*Source data:*
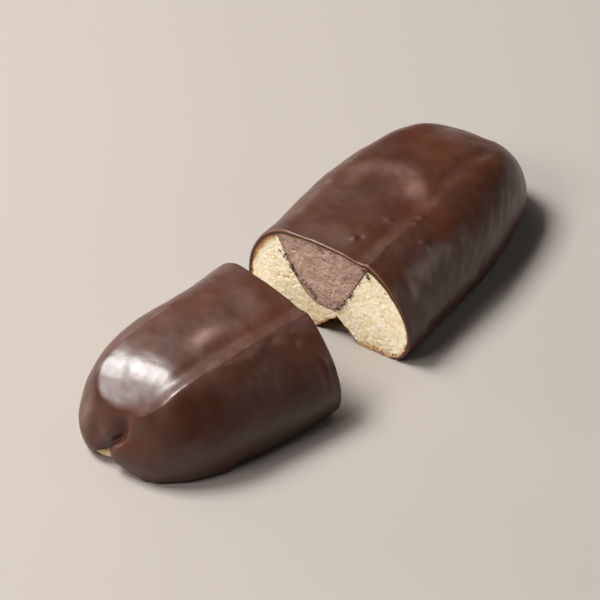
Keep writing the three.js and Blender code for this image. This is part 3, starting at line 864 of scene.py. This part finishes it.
def objectPlace(nodes):
    return nodes.new("ShaderNodeTexCoord").outputs["Object"]


# colours as the screen shows them, sizes in mm, bumps as (strength, depth in mm)
chocolateLook = {
    # pale is the colour of the painted sheen and reflections, and of a faint bloom
    "deep": (56, 30, 20), "main": (64, 33, 20), "warm": (71, 35, 18), "pale": (132, 102, 92),
    # edge is the light brown of the painted highlight on the top rim of the cut wall
    "edge": (128, 86, 68), "inside": (62, 33, 22), "cloudSize": 16, "cloudLevels": (0.34, 0.52, 0.72),
    "roughness": (0.32, 0.42), "hazeSize": 5, "hazeRange": (0.3, 0.7),
    "specular": 0.5, "gloss": 0.1, "glossRoughness": 0.2,
    "wavesSize": 2.2, "waves": (0.25, 0.12), "grainSize": 0.5, "grain": (0.2, 0.03),
}


def chocolateMaterial():
    look = chocolateLook
    material, nodes, links, shader = newMaterial("darkChocolate")
    at = objectPlace(nodes)
    cloud = addNoise(nodes, links, at, look["cloudSize"], detail=5, roughness=0.6, distortion=0.4)
    colour = addRamp(nodes, links, cloud, look, ("deep", "main", "warm"), look["cloudLevels"])
    # pale lays painted sheen and reflections over a faint bloom, edge a painted highlight on the cut wall's top rim
    for name in ("pale", "edge", "inside"):
        colour = addMix(nodes, links, addAttribute(nodes, name), colour, linear(*look[name]))
    links.new(colour, shader.inputs["Base Color"])
    haze = addNoise(nodes, links, at, look["hazeSize"])
    links.new(addRange(nodes, links, haze, *look["hazeRange"], *look["roughness"]), shader.inputs["Roughness"])
    shader.inputs["Specular IOR Level"].default_value = look["specular"]
    shader.inputs["Coat Weight"].default_value = look["gloss"]
    shader.inputs["Coat Roughness"].default_value = look["glossRoughness"]
    waves = addNoise(nodes, links, at, look["wavesSize"], detail=3)
    grain = addNoise(nodes, links, at, look["grainSize"], detail=3)
    addBump(nodes, links, [(waves, *look["waves"]), (grain, *look["grain"])], shader)
    return material


spongeLook = {
    "crumb": (240, 229, 202), "pale": (246, 240, 220), "gold": (230, 212, 174), "grain": (230, 208, 158),
    # the darker pore colour is a painted shade for the pores
    "poreShade": (204, 176, 122), "crust": (200, 146, 90), "toast": (146, 98, 58),
    "softSize": 3.5, "softLevels": (0.3, 0.5, 0.7), "grainSize": 1.0, "grainRange": (0.55, 0.4, 0, 0.6),
    "fineSize": 0.45, "fineRange": (0.42, 0.28, 0, 0.6), "crustSize": 1.6, "crustLevels": (0.35, 0.65),
    "roughness": 0.9, "specular": 0.2, "grainBump": (0.22, 0.2), "fineBump": (0.4, 0.1),
}


def spongeMaterial():
    look = spongeLook
    material, nodes, links, shader = newMaterial("spongeCake")
    at = objectPlace(nodes)
    soft = addNoise(nodes, links, at, look["softSize"], detail=5)
    colour = addRamp(nodes, links, soft, look, ("gold", "crumb", "pale"), look["softLevels"])
    grains = addNoise(nodes, links, at, look["grainSize"], detail=3, roughness=0.6)
    share = addRange(nodes, links, grains, *look["grainRange"])
    colour = addMix(nodes, links, share, colour, linear(*look["grain"]))
    # Fine speckles and the pits take the darker pore colour: painted shade of the pores.
    fine = addNoise(nodes, links, at, look["fineSize"], detail=3, roughness=0.6)
    share = addRange(nodes, links, fine, *look["fineRange"])
    colour = addMix(nodes, links, share, colour, linear(*look["poreShade"]))
    colour = addMix(nodes, links, addAttribute(nodes, "poreShade"), colour, linear(*look["poreShade"]))
    patches = addNoise(nodes, links, at, look["crustSize"])
    brown = addRamp(nodes, links, patches, look, ("toast", "crust"), look["crustLevels"])
    colour = addMix(nodes, links, addAttribute(nodes, "crust"), colour, brown)
    links.new(colour, shader.inputs["Base Color"])
    shader.inputs["Roughness"].default_value = look["roughness"]
    shader.inputs["Specular IOR Level"].default_value = look["specular"]
    addBump(nodes, links, [(grains, *look["grainBump"]), (fine, *look["fineBump"])], shader)
    return material


creamLook = {
    # the darkest colour is for crumbs and for the painted shade in the pits and along the borders
    "main": (172, 141, 127), "dark": (150, 119, 105), "light": (192, 163, 150), "shadeAndCrumbs": (84, 54, 42),
    "softSize": 4, "softLevels": (0.32, 0.5, 0.7), "speckleSize": 0.5,
    "darkRange": (0.42, 0.3, 0, 0.5), "lightRange": (0.6, 0.72, 0, 0.5), "roughness": 0.5,
    "wavesSize": 1.4, "waves": (0.5, 0.3), "speckleBump": (0.4, 0.1),
}


def creamMaterial():
    look = creamLook
    material, nodes, links, shader = newMaterial("chocolateCream")
    at = objectPlace(nodes)
    soft = addNoise(nodes, links, at, look["softSize"])
    colour = addRamp(nodes, links, soft, look, ("dark", "main", "light"), look["softLevels"])
    speckle = addNoise(nodes, links, at, look["speckleSize"], detail=3, roughness=0.6)
    for name in ("dark", "light"):
        share = addRange(nodes, links, speckle, *look[name + "Range"])
        colour = addMix(nodes, links, share, colour, linear(*look[name]))
    # dark crumbs and painted shade along the borders and in the pits
    colour = addMix(nodes, links, addAttribute(nodes, "shadeAndCrumbs"), colour, linear(*look["shadeAndCrumbs"]))
    links.new(colour, shader.inputs["Base Color"])
    shader.inputs["Roughness"].default_value = look["roughness"]
    waves = addNoise(nodes, links, at, look["wavesSize"])
    addBump(nodes, links, [(waves, *look["waves"]), (speckle, *look["speckleBump"])], shader)
    return material


# degrees and millimetres; right and up shift the aim so that the bun sits as in the photograph
view = {
    "azimuth": 56.07, "elevation": 39.84, "distance": 1392.3, "pixelsPerMm": 3.9208, "frame": 600, "sensor": 36,
    "axis": (0, 0, 14.42), "right": 7.35, "up": 2.83,
    "nearest": 0.05, "farthest": 20,  # what the camera sees, in metres
}


def makeCamera():
    a, e = math.radians(view["azimuth"]), math.radians(view["elevation"])
    right = Vector((math.cos(a), -math.sin(a), 0))
    away = Vector((math.sin(a), math.cos(a), 0))
    ahead = away * math.cos(e) - Vector((0, 0, math.sin(e)))
    upward = away * math.sin(e) + Vector((0, 0, math.cos(e)))
    axis = Vector(view["axis"]) + Vector((cut["x"], cut["y"], 0))
    stand = axis - view["distance"] * ahead
    aim = axis - view["right"] * right - view["up"] * upward
    ahead = (aim - stand).normalized()
    right = (right - right.dot(ahead) * ahead).normalized()
    upward = right.cross(ahead)
    data = bpy.data.cameras.new("camera")
    data.sensor_width = view["sensor"]
    data.lens = view["pixelsPerMm"] * view["distance"] / view["frame"] * view["sensor"]
    data.clip_start, data.clip_end = view["nearest"], view["farthest"]
    camera = bpy.data.objects.new("camera", data)
    axes = Matrix((right, upward, -ahead)).transposed().to_4x4()
    camera.matrix_world = Matrix.Translation(stand * mm) @ axes
    bpy.context.scene.collection.objects.link(camera)
    bpy.context.scene.camera = camera


# azimuth and elevation that each lamp shines from, in degrees; distance and size in metres, power in watts
lamps = {
    "main": {"from": (112, 60), "distance": 1.1, "size": (0.5, 0.38), "power": 23.5, "colour": (1, 0.98, 0.96)},
    "behind": {"from": (90, 16), "distance": 1.1, "size": (0.36, 0.36), "power": 2.6, "colour": (1, 0.97, 0.95)},
    "low": {"from": (60, 20), "distance": 1.1, "size": (0.36, 0.5), "power": 1.2, "colour": (1, 0.96, 0.94)},
    "back": {"from": (52, 52), "distance": 1.1, "size": (0.5, 0.4), "power": 0.8, "colour": (1, 0.96, 0.94)},
    "left": {"from": (160, 43), "distance": 1.1, "size": (0.4, 0.36), "power": 7, "colour": (1, 0.98, 0.96)},
    "right": {"from": (300, 16), "distance": 1.1, "size": (0.36, 0.36), "power": 1.0, "colour": (1, 0.92, 0.86)},
    "top": {"from": (310, 58), "distance": 1.0, "size": (0.3, 0.3), "power": 0.5, "colour": (1, 0.98, 0.98)},
}


def makeLamp(name, lamp):
    data = bpy.data.lights.new(name, "AREA")
    data.shape = "RECTANGLE"
    data.size, data.size_y = lamp["size"]
    data.energy = lamp["power"]
    data.color = lamp["colour"]
    light = bpy.data.objects.new(name, data)
    a, e = (math.radians(number) for number in lamp["from"])
    direction = Vector((math.cos(a) * math.cos(e), math.sin(a) * math.cos(e), math.sin(e)))
    level = Vector((0, 0, 1)).cross(direction).normalized()
    axes = Matrix((level, direction.cross(level), direction)).transposed().to_4x4()
    light.matrix_world = Matrix.Translation(direction * lamp["distance"]) @ axes
    bpy.context.scene.collection.objects.link(light)


floor = {"size": 3.0, "colour": (148, 141, 135), "roughness": 0.9, "specular": 0.1}
world = {"colour": (1, 0.98, 0.96, 1), "strength": 0.02}


def makeFloor():
    bm = bmesh.new()
    bmesh.ops.create_grid(bm, x_segments=1, y_segments=1, size=floor["size"])
    mesh = bpy.data.meshes.new("floor")
    bm.to_mesh(mesh)
    bm.free()
    table = bpy.data.objects.new("floor", mesh)
    bpy.context.scene.collection.objects.link(table)
    material, nodes, links, shader = newMaterial("paleFloor")
    shader.inputs["Base Color"].default_value = linear(*floor["colour"])
    shader.inputs["Roughness"].default_value = floor["roughness"]
    shader.inputs["Specular IOR Level"].default_value = floor["specular"]
    mesh.materials.append(material)


def makeWorld():
    sky = bpy.data.worlds.new("studio")
    sky.use_nodes = True
    background = sky.node_tree.nodes["Background"]
    background.inputs["Color"].default_value = world["colour"]
    background.inputs["Strength"].default_value = world["strength"]
    bpy.context.scene.world = sky
    bpy.context.scene.view_settings.view_transform = "Standard"


makeCamera()
makeWorld()
makeFloor()
for name, lamp in lamps.items():
    makeLamp(name, lamp)
print("studio ready")

chocolate, cake, filling = chocolateMaterial(), spongeMaterial(), creamMaterial()
print("materials ready")
for half in (rearHalf, frontHalf):
    makeCoat(half, chocolate)
    makeSponge(half, cake)
    makeCream(half, filling)
    makeCrumbs(half, chocolate)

*What this task involves:* Copy every line in the listing above where the string "scene" turns up.

*Correct response:*
Keep writing the three.js and Blender code for this image. This is part 3, starting at line 864 of scene.py. This part finishes it.
    bpy.context.scene.collection.objects.link(camera)
    bpy.context.scene.camera = camera
    bpy.context.scene.collection.objects.link(light)
    bpy.context.scene.collection.objects.link(table)
    bpy.context.scene.world = sky
    bpy.context.scene.view_settings.view_transform = "Standard"